Describe your proposed implementation, if applicable

build_hydro is refactored to be able to (potentially toggled by a feature flag) scale the hourly BA-level shapes to better represent the monthly energy totals from EIA 923. I believe this information can be retrieved from the EIA's API using the same API key as we use to grab the BA-level hydro generation, or alternatively could be retrieved from an alternate source (see #246). Using a naive scaling factor based on (EIA 923 monthly energy / build_hydro monthly energy) could be problematic since it could result in values which are greater than 1 during some hours. If we use this approach, we'll need to be sure to clip these values to be no larger than 1.

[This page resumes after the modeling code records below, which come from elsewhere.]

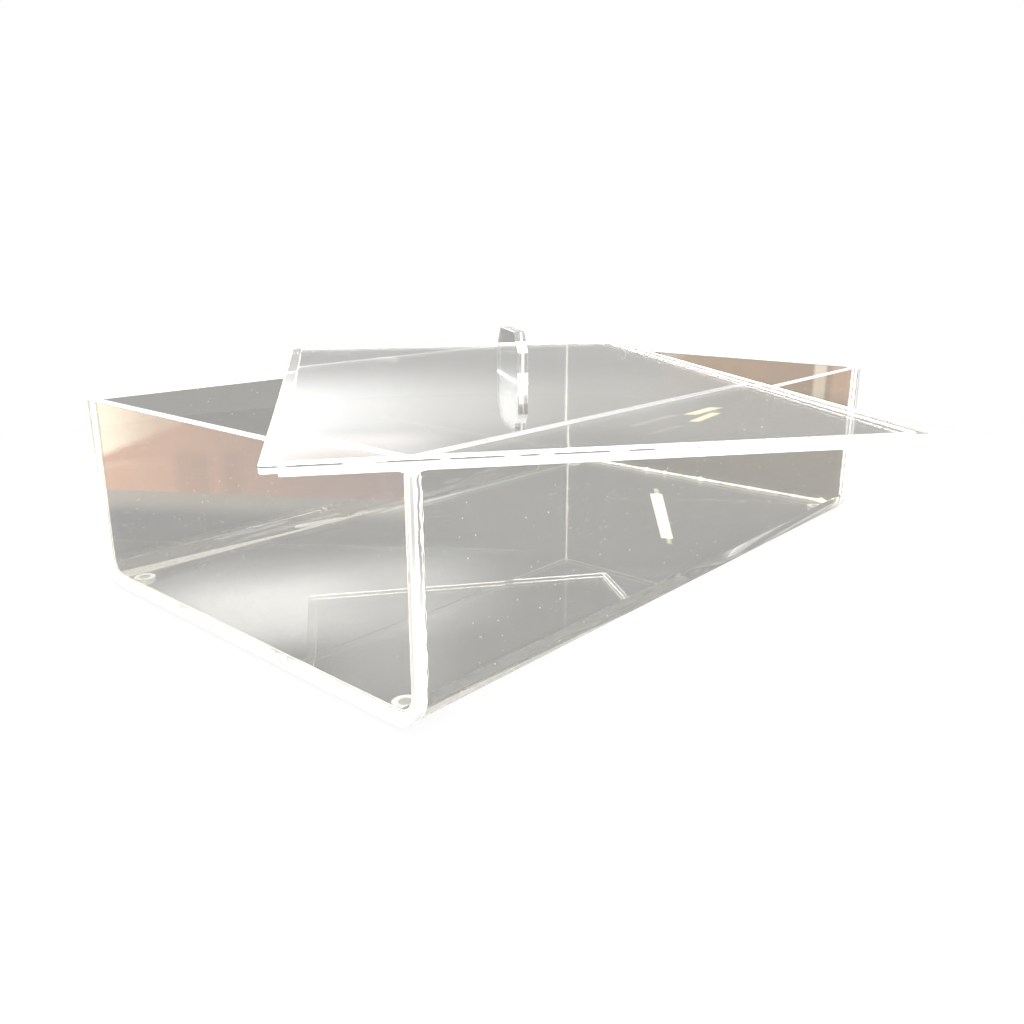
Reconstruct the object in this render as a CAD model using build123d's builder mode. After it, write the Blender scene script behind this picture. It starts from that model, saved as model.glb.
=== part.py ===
from build123d import *
import os

# A clear acrylic storage box with a loose lid, in millimetres.
# The origin is the middle of the bottom's underside, +X runs along the box and +Z is up.
# The lid lies askew on the rim, where it is put down while the box is in use.

# Box, measured outside
box_length = 404.0
box_width = 250.0
box_height = 100.0

# One sheet makes the bottom and both long walls, bent up hot over a round former
wall_sheet = 5.0
former_radius = 8.0
bend_radius = former_radius + wall_sheet

# The end panels are cut from a heavier sheet and cemented over the ends of the bent one
end_sheet = 6.0
bent_length = box_length - 2 * end_sheet
end_panel_places = {"left_end_panel": -box_length / 2, "right_end_panel": bent_length / 2}

# Lid: a cover as large as the box, a locating plate under it and a handle plate on it
cover_sheet = 3.0
cover_corner_radius = 2.0
locating_sheet = 3.0
locating_clearance = 1.0
locating_length = bent_length - 2 * locating_clearance
locating_width = box_width - 2 * (wall_sheet + locating_clearance)

# Where the lid lies on the rim: its long side is turned from the box's, counterclockwise
lid_turn = 53.5
lid_shift_x = -22.5
lid_shift_y = -11.2
cover_base = box_height + locating_sheet
lid_top = cover_base + cover_sheet

# Handle plate, standing along the lid's long middle line
handle_width = 57.0
handle_height = 26.5
handle_sheet = 5.5
handle_corner_cut = 10.0
handle_off_centre = 5.5

# Bumper feet, stuck under the flat part of the bottom beside the bends
foot_radius = 5.75
foot_flat_radius = 2.6
foot_height = 4.0
foot_skirt = 0.8
foot_edge_gap = 0.5
foot_end_gap = 3.25
foot_x = bent_length / 2 - foot_end_gap - foot_radius
foot_y = box_width / 2 - bend_radius - foot_edge_gap - foot_radius
foot_places = {
    "front_left_foot": (-foot_x, -foot_y),
    "front_right_foot": (foot_x, -foot_y),
    "back_left_foot": (-foot_x, foot_y),
    "back_right_foot": (foot_x, foot_y),
}


def section(sheet, radius):
    """The box's section, drawn one sheet in from its outside, with both bottom corners rounded."""
    with BuildSketch(mode=Mode.PRIVATE) as outline:
        with Locations((0, sheet)):
            Rectangle(box_width - 2 * sheet, box_height - sheet, align=(Align.CENTER, Align.MIN))
        fillet(outline.vertices().group_by(Axis.Y)[0], radius)
    return outline.sketch


def lid_plane(height):
    """A level plane over the lid's middle, with its x direction along the lid."""
    along = Vector(1, 0, 0).rotate(Axis.Z, lid_turn)
    return Plane(origin=(lid_shift_x, lid_shift_y, height), x_dir=along, z_dir=(0, 0, 1))


def keep(builder, name):
    """Labels a finished piece and writes it under that name."""
    builder.part.label = name
    export_step(builder.part, f"parts/{name}.step")


os.makedirs("parts", exist_ok=True)

# The bent body is the section's outer outline less its inner one, drawn out between the end panels
with BuildPart() as bent_body:
    with BuildSketch(Plane.YZ.offset(-bent_length / 2)):
        add(section(0, bend_radius))
        add(section(wall_sheet, former_radius), mode=Mode.SUBTRACT)
    extrude(amount=bent_length)
keep(bent_body, "bent_body")

# Each end panel has the bent body's outer outline, so its bottom corners follow the bends
for panel_name, panel_x in end_panel_places.items():
    with BuildPart() as end_panel:
        with BuildSketch(Plane.YZ.offset(panel_x)):
            add(section(0, bend_radius))
        extrude(amount=end_sheet)
    keep(end_panel, panel_name)

# Each foot is a clear dome with a short straight skirt and a small flat to stand on
for foot_name, (centre_x, centre_y) in foot_places.items():
    foot_plane = Plane(origin=(centre_x, centre_y, 0), x_dir=(1, 0, 0), z_dir=(0, -1, 0))
    with BuildPart() as foot:
        with BuildSketch(foot_plane):
            with BuildLine():
                top = Line((0, 0), (foot_radius, 0))
                skirt = Line(top @ 1, (foot_radius, -foot_skirt))
                dome = TangentArc(skirt @ 1, (foot_flat_radius, -foot_height), tangent=skirt % 1)
                Polyline(dome @ 1, (0, -foot_height), (0, 0))
            make_face()
        revolve(axis=Axis(foot_plane.origin, (0, 0, 1)))
    keep(foot, foot_name)

# The locating plate would drop inside the rim, but lies on top of it while the lid is askew
with BuildPart() as lid_locating_plate:
    with BuildSketch(lid_plane(box_height)):
        Rectangle(locating_length, locating_width)
    extrude(amount=locating_sheet)
keep(lid_locating_plate, "lid_locating_plate")

# The cover is flush with the box all round when the lid is closed
with BuildPart() as lid_cover:
    with BuildSketch(lid_plane(cover_base)) as cover_outline:
        Rectangle(box_length, box_width)
        fillet(cover_outline.vertices(), cover_corner_radius)
    extrude(amount=cover_sheet)
keep(lid_cover, "lid_cover")

# The handle stands on edge along the lid, with both top corners cut off at 45 degrees
lid_level = lid_plane(lid_top)
handle_origin = lid_level.origin - lid_level.x_dir * handle_off_centre
with BuildPart() as lid_handle:
    with BuildSketch(Plane(origin=handle_origin, x_dir=lid_level.x_dir, z_dir=-lid_level.y_dir)) as side:
        Rectangle(handle_width, handle_height, align=(Align.CENTER, Align.MIN))
        chamfer(side.vertices().group_by(Axis.Y)[-1], handle_corner_cut)
    extrude(amount=handle_sheet / 2, both=True)
keep(lid_handle, "lid_handle")
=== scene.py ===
"""A clear storage box with a loose lid, dressed and lit for its portrait.

The bent body, its two end panels, the lid's plates, the handle and the bumpers are rebuilt over the fixed
frame, with polished faces, white saw-cut edges and cemented seams. Lengths are metres and angles are degrees.
"""

import logging
from dataclasses import dataclass, field
from enum import Enum

import bpy
import numpy as np
from mathutils import Matrix, Vector


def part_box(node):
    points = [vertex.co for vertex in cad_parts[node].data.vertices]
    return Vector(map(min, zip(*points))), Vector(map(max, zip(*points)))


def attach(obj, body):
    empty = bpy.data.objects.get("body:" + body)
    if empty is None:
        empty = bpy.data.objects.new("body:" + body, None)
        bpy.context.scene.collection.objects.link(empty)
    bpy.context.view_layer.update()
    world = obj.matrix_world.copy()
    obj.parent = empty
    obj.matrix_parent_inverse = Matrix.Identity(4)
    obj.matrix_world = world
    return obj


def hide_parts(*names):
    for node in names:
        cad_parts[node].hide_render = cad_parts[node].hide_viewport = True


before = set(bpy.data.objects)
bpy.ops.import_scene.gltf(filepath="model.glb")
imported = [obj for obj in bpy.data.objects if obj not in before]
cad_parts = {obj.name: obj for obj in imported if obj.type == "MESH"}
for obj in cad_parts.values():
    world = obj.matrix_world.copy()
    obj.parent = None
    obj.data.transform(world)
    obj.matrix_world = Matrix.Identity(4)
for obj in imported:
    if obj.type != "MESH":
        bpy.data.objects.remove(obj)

log = logging.getLogger("storage_box")

WELD = 1e-7  # points closer than this are one point
SEAT_GAP = 5e-5  # the film of air or cement between two sheets that touch
SHEET_INDEX = 1.49  # acrylic bends light by this much
LIGHT_BOUNCES = 96  # light goes to and fro in the sheets this often at most
CLEAR_BOUNCES = 64  # and passes this many clear faces

Colour = tuple[float, float, float]
Socket = bpy.types.NodeSocket

BLACK = (0.0, 0.0, 0.0, 1.0)
WHITE = (1.0, 1.0, 1.0, 1.0)


class Zone(Enum):
    """The kinds of face on a piece, by the material slot that each one takes."""

    FACE = 0
    EDGE = 1
    JOINT = 2
    MARGIN = 3


def transform(points: np.ndarray, place: np.ndarray) -> np.ndarray:
    """Moves points by a 4 by 4 matrix: its left block turns each one and its last column shifts it."""
    return points @ place[:3, :3].T + place[:3, 3]


def unit(angle: np.ndarray) -> np.ndarray:
    """Unit vectors at angles in radians, as cosine and sine side by side."""
    return np.stack([np.cos(angle), np.sin(angle)], axis=-1)


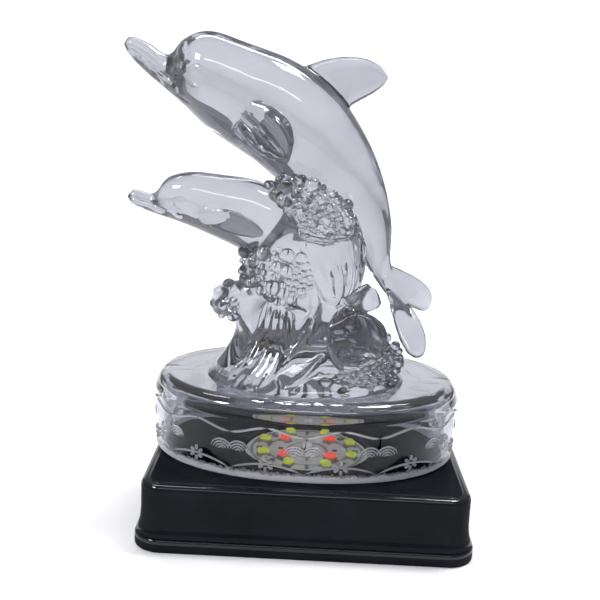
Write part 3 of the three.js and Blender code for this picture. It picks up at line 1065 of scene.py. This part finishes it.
def groove(points, normals, route, side_of, width, depth):
    """Presses a groove into the surface along a side-view route of (x, z) points."""
    samples = [flowing([at(x, 0, z) for x, z in route], i / 60) for i in range(61)]
    path = np.array([(p.x, p.z) for p in samples])
    near = side_of(points)
    chosen = np.nonzero(near)[0]
    flat = points[chosen][:, [0, 2]]
    distance = np.min(np.linalg.norm(flat[:, None, :] - path[None, :, :], axis=2), axis=1)
    press = depth * np.exp(-((distance / width) ** 2))
    points[chosen] -= normals[chosen] * press[:, None]


def carve_faces(mesh):
    """Mouth lines, eyes and throat creases, pressed into both sides of both heads."""
    count = len(mesh.vertices)
    points, normals = np.empty(count * 3), np.empty(count * 3)
    mesh.vertices.foreach_get("co", points)
    mesh.vertex_normals.foreach_get("vector", normals)
    points, normals = points.reshape(-1, 3), normals.reshape(-1, 3)

    def head(lane, low_x, high_x, low_z):
        def chosen(places):
            x, y, z = places.T
            return (x > low_x) & (x < high_x) & (z > low_z) & (abs(y - lane) > 0.4)
        return chosen

    big = head(BIG["lane"], -63, -30, 112)
    small = head(SMALL["lane"], -60, -34, 88)
    for route, side_of, width, depth in (
        ([(-58.7, 141.8), (-53, 138.2), (-48.5, 134.3), (-45, 131.6)], big, 0.42, 0.75),
        ([(-57.5, 139.6), (-53, 136), (-49.5, 133)], big, 0.35, 0.3),
        ([(-41.2, 134.6), (-39.5, 132.8), (-37.4, 131.6)], big, 0.3, 0.45),
        ([(-38.2, 136.2), (-37.4, 136.2)], big, 0.75, -0.55),
        ([(-44, 128.8), (-42, 127.6), (-40, 126.8)], big, 0.3, 0.35),
        ([(-56.5, 98.2), (-52, 97.6), (-48.5, 96.4), (-45.5, 95.4)], small, 0.38, 0.6),
        ([(-41.5, 98.6), (-40.8, 98.6)], small, 0.6, -0.45),
        ([(-43.6, 97.2), (-42, 96.2), (-40, 95.8)], small, 0.28, 0.35),
    ):
        groove(points, normals, route, side_of, width, depth)
    mesh.vertices.foreach_set("co", points.ravel())
    mesh.update()


def figures():
    """Both dolphins, the water and the foam's cushions, melted into one smooth surface."""
    bm = bmesh.new()
    big_dolphin(bm)
    small_dolphin(bm)
    wave(bm)
    foam_cushions(bm)
    melted = worked(
        mesh_from(bm, "figures"),
        ("REMESH", {"mode": "VOXEL", "voxel_size": VOXEL, "adaptivity": 0.0}),
        ("SMOOTH", {"factor": 0.5, "iterations": 4}),
    )
    carve_faces(melted)
    kept = min(1, FIGURES_TRIANGLES / len(melted.polygons) / 2)
    return worked(melted, ("DECIMATE", {"ratio": kept}))


def crystal():
    """The whole clear moulding. Its relief is satin, and its wall mirrors less than the rest."""
    relief_material, wall_material = 1, 2
    acrylic = [
        acrylic_finish("clear_acrylic", 0.9, 0.03, 0.84),
        acrylic_finish("satin_acrylic", 0.42, 0.25),
        acrylic_finish("wall_acrylic", 0.42, 0),
    ]
    shelf = bpy.data.collections.new("joining")
    bpy.context.scene.collection.children.link(shelf)
    plinth, relief = plinth_body(), frieze()
    for mesh in (plinth, relief):
        for material in acrylic:
            mesh.materials.append(material)
    relief.polygons.foreach_set("material_index", [relief_material] * len(relief.polygons))
    for mesh in (figures(), relief, parting_seam(), *bubbles()):
        shelf.objects.link(bpy.data.objects.new("part", mesh))
    hollow = bpy.data.objects.new("hollow", plinth_hollow())
    bpy.context.scene.collection.objects.link(hollow)
    union = {"operation": "UNION", "solver": "MANIFOLD", "operand_type": "COLLECTION"}
    whole = worked(
        plinth,
        ("BOOLEAN", {**union, "collection": shelf}),
        ("BOOLEAN", {"operation": "DIFFERENCE", "solver": "MANIFOLD", "object": hollow}),
    )
    for part in list(shelf.objects) + [hollow]:
        bpy.data.objects.remove(part)
    bpy.data.collections.remove(shelf)
    bm = bmesh.new()
    bm.from_mesh(whole)
    for face in bm.faces:
        if face.material_index == 0 and face.calc_center_median().z < PLINTH["rim"]:
            face.material_index = wall_material
    mesh = mesh_from(bm, "crystal_sculpture", placed=True)
    finished("crystal_sculpture", mesh, acrylic, ["crystal_dolphins"])


# ---------------------------------------------------------------- room, lights and camera

def floor():
    """A pale paper sweep: flat under the ornament, then rising behind it."""
    reach, bend, rise = 1.35, 0.25, 0.66
    rounded = [i / 12 * math.pi / 2 for i in range(13)]
    path = [(-0.8, 0), (0, 0), (0.6, 0)]
    path += [(reach + bend * math.sin(a), bend * (1 - math.cos(a))) for a in rounded]
    path += [(reach + bend, rise)]
    bm = bmesh.new()
    verts = [bm.verts.new((-1.0, y, z)) for y, z in path]
    edges = [bm.edges.new(pair) for pair in zip(verts, verts[1:])]
    swept = bmesh.ops.extrude_edge_only(bm, edges=edges)["geom"]
    moved = [item for item in swept if isinstance(item, bmesh.types.BMVert)]
    bmesh.ops.translate(bm, vec=(2.0, 0, 0), verts=moved)
    mesh = bpy.data.meshes.new("floor")
    bm.to_mesh(mesh)
    bm.free()
    mesh.materials.append(floor_finish())
    mesh.shade_smooth()
    plane = bpy.data.objects.new("floor", mesh)
    bpy.context.scene.collection.objects.link(plane)


def room_light():
    """A dim room: palest ahead of the camera, darker to the sides and behind it."""
    world = bpy.data.worlds.new("studio")
    bpy.context.scene.world = world
    world.use_nodes = True
    nodes, links = world.node_tree.nodes, world.node_tree.links
    direction = nodes.new("ShaderNodeTexCoord")
    split = nodes.new("ShaderNodeSeparateXYZ")
    span = nodes.new("ShaderNodeMapRange")
    span.inputs["From Min"].default_value = -1.0
    ramp = nodes.new("ShaderNodeValToRGB")
    low, high = ramp.color_ramp.elements
    low.position, low.color = 0.6, (0.24, 0.24, 0.285, 1)
    high.position, high.color = 1.0, (0.34, 0.34, 0.38, 1)
    links.new(direction.outputs["Generated"], split.inputs[0])
    links.new(split.outputs["Y"], span.inputs["Value"])
    links.new(span.outputs[0], ramp.inputs["Fac"])
    links.new(ramp.outputs["Color"], nodes["Background"].inputs["Color"])


def softbox(name, place, target, size, power):
    light = bpy.data.lights.new(name, "AREA")
    light.shape = "RECTANGLE"
    light.size, light.size_y = size
    light.energy = power
    lamp = bpy.data.objects.new(name, light)
    lamp.location = place
    lamp.rotation_euler = (Vector(target) - Vector(place)).to_track_quat("-Z", "Y").to_euler()
    bpy.context.scene.collection.objects.link(lamp)


CAMERA = {
    "place": (-2.8, -280, 131.2),
    "lens": 54.84,
    "sensor": 36,
    "yaw": math.radians(-0.38),
    "pitch": math.radians(12.76),
    "roll": math.radians(2.77),
}


def camera():
    data = bpy.data.cameras.new("camera")
    data.sensor_width = CAMERA["sensor"]
    data.lens = CAMERA["lens"]
    data.clip_start, data.clip_end = 0.01, 50
    yaw, pitch, roll = CAMERA["yaw"], CAMERA["pitch"], CAMERA["roll"]
    forward = Vector((
        math.sin(yaw) * math.cos(pitch), math.cos(yaw) * math.cos(pitch), -math.sin(pitch)
    ))
    level = Vector((math.cos(yaw), -math.sin(yaw), 0))
    upright = level.cross(forward)
    right = level * math.cos(roll) + upright * math.sin(roll)
    up = upright * math.cos(roll) - level * math.sin(roll)
    turn = Matrix((right, up, -forward)).transposed().to_4x4()
    holder = bpy.data.objects.new("camera", data)
    holder.matrix_world = Matrix.Translation(MIDDLE + Vector(CAMERA["place"]) * MM) @ turn
    bpy.context.scene.collection.objects.link(holder)
    bpy.context.scene.camera = holder


def studio():
    floor()
    room_light()
    centre = MIDDLE + Vector((0, 0, 0.07))
    softbox("key", (-0.5, -0.35, 0.6), centre, (0.14, 0.14), 3.5)
    softbox("top", (0.3, 0.15, 0.9), centre, (0.18, 0.18), 5.5)
    softbox("strip", (0, -0.9, 1.0), centre, (1.0, 0.08), 2.5)
    softbox("backdrop", (0, 0.55, 1.2), (0, 1.5, 0.1), (1.2, 0.3), 24)
    camera()
    bpy.context.scene.view_settings.view_transform = "Standard"


light_base()
circuit_board()
solder_rings()
resistors()
light_chips()
crystal()
studio()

EIA Form 923 also seems to sometimes contain distinct entries for conventional hydro ("Reported Prime Mover" == "HY") vs. pumped storage hydro ("Reported Prime Mover" == "PS") within the same Plant Code entry, and reports the 'fuel consumed' for pumping. We may be able to use this information to identify which plants are pumped storage (and whose profiles can therefore go negative) vs. which plants are conventional hydro only (and should have their profiles clipped to a minimum of 0).

victoriahunt commented 1 year ago

Proposed implementation plan, part 1: refactor build_hydro and add a feature flag (toggle). Goal of the feature is to better represent the monthly energy totals from EIA 923. "Better represent" will be assessed on the basis of R^2 and MAPE, comparing against prior metrics generated by Daniel O. and reported in the issue. The code provided in the issue can be used to directly assess these metrics. Actual values for 2020 will be retrieved with the same API key as we use to grab the BA-level hydro generation. Actual values will also be used to create scaling factors which will be applied to our profiles.

Plan part 2: Identify pumped hydro vs. conventional hydro and clip profile of conventional hydro with minimum value of 0. Assess against R^2 and MAPE to see if this is an improvement. If so, implement this additional improvement.